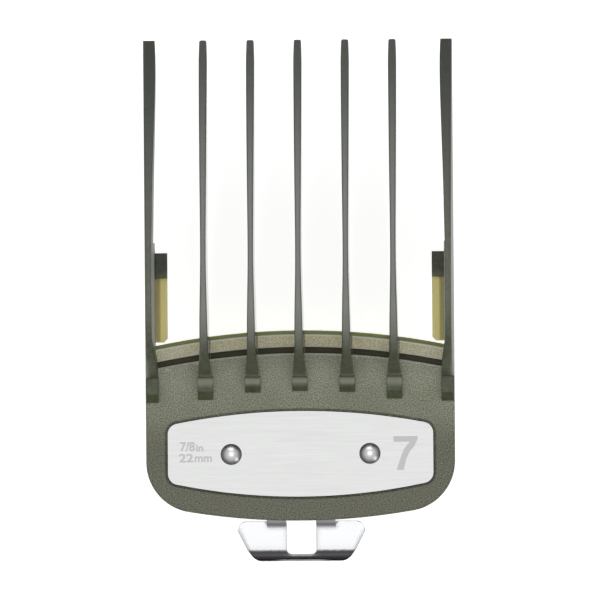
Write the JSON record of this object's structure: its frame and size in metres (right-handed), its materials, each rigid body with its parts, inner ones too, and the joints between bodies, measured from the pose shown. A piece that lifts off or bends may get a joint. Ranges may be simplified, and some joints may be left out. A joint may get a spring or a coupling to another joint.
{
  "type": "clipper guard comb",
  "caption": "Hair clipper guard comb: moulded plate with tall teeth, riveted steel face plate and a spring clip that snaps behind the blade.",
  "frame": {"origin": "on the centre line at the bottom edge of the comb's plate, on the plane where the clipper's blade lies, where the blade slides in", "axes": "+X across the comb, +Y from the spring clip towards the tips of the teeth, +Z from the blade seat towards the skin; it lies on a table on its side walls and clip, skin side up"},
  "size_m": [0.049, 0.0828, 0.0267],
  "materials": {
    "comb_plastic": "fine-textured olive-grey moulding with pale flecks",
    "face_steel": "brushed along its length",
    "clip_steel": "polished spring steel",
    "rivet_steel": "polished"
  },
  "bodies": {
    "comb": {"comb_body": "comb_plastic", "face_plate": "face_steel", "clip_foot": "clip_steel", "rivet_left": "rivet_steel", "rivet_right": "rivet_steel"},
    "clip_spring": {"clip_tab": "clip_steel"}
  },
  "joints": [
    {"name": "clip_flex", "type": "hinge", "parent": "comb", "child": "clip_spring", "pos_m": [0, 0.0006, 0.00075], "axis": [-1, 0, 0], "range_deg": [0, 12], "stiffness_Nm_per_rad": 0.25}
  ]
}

#####

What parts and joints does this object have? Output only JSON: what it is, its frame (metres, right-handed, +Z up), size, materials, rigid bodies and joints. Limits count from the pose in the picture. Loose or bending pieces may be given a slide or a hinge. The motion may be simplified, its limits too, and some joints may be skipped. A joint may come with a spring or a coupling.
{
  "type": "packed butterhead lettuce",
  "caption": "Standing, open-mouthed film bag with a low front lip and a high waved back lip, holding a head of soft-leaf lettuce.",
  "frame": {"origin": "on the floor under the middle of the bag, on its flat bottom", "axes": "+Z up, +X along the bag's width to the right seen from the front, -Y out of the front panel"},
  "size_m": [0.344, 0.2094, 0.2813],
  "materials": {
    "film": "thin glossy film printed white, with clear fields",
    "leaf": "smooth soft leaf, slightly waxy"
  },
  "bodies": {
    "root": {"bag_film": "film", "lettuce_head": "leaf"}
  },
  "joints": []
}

#####

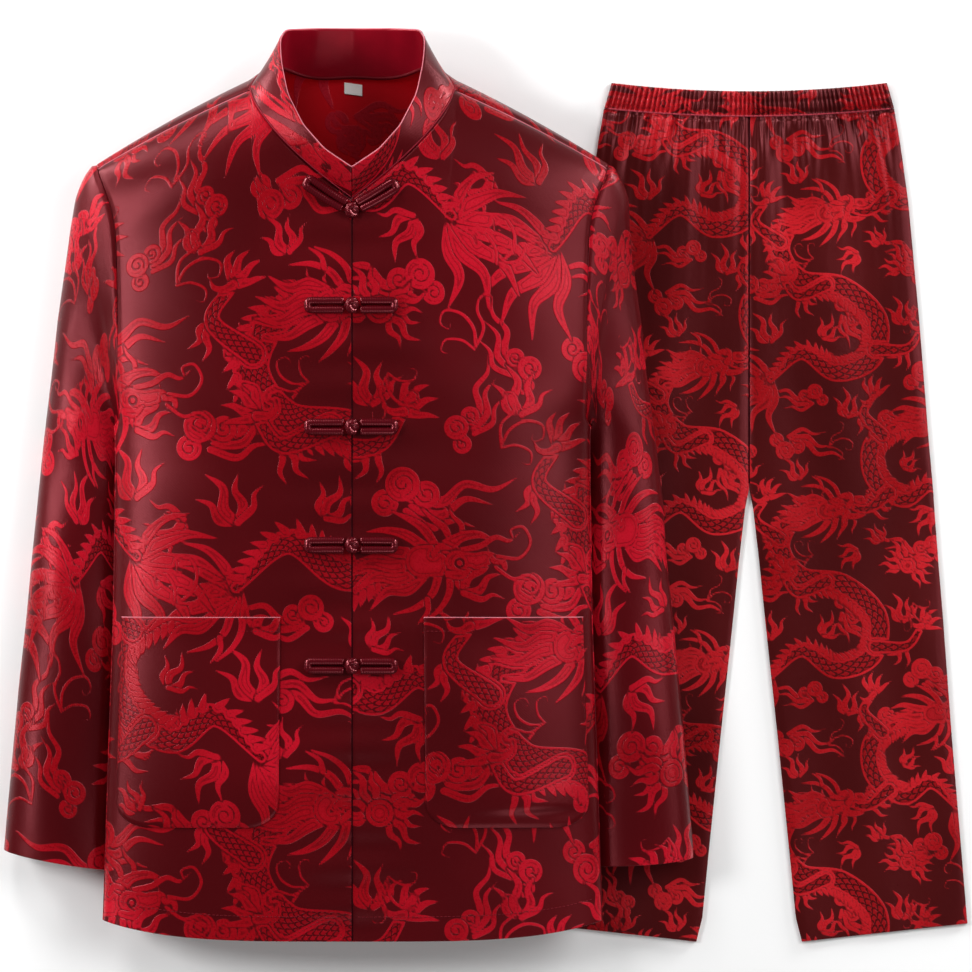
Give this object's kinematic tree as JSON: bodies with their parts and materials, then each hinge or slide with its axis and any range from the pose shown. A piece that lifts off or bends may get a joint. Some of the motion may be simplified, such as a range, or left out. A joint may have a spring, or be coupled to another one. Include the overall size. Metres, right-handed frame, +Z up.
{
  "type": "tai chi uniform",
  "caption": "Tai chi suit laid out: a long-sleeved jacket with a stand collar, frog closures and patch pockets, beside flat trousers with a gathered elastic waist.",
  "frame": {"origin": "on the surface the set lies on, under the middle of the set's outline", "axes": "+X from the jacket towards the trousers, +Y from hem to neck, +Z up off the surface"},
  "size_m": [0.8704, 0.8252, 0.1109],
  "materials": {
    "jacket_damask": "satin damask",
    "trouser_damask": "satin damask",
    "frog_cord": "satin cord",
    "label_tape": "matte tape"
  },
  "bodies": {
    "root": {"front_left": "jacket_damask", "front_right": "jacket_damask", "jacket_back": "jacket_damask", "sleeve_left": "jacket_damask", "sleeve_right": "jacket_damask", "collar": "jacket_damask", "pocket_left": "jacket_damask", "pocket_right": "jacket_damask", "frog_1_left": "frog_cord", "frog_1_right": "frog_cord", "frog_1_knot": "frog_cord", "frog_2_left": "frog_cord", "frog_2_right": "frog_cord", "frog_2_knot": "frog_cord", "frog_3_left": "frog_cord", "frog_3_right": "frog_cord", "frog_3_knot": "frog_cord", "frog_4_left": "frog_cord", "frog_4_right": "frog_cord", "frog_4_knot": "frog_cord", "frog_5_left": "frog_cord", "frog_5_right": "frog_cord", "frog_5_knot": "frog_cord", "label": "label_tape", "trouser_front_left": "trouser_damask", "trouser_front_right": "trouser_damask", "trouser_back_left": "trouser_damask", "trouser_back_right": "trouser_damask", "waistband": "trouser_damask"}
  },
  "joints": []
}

#####

GOAL OF THE EXERCISE:
Where a line holds "pose", copy that line.

WRITTEN SOLUTION:
Write the JSON record of this object's structure: its frame and size in metres (right-handed), its materials, each rigid body with its parts, inner ones too, and the joints between bodies, measured from the pose shown. A piece that lifts off or bends may get a joint. Ranges may be simplified, and some joints may be left out. A joint may get a spring or a coupling to another joint.
What parts and joints does this object have? Output only JSON: what it is, its frame (metres, right-handed, +Z up), size, materials, rigid bodies and joints. Limits count from the pose in the picture. Loose or bending pieces may be given a slide or a hinge. The motion may be simplified, its limits too, and some joints may be skipped. A joint may come with a spring or a coupling.
Give this object's kinematic tree as JSON: bodies with their parts and materials, then each hinge or slide with its axis and any range from the pose shown. A piece that lifts off or bends may get a joint. Some of the motion may be simplified, such as a range, or left out. A joint may have a spring, or be coupled to another one. Include the overall size. Metres, right-handed frame, +Z up.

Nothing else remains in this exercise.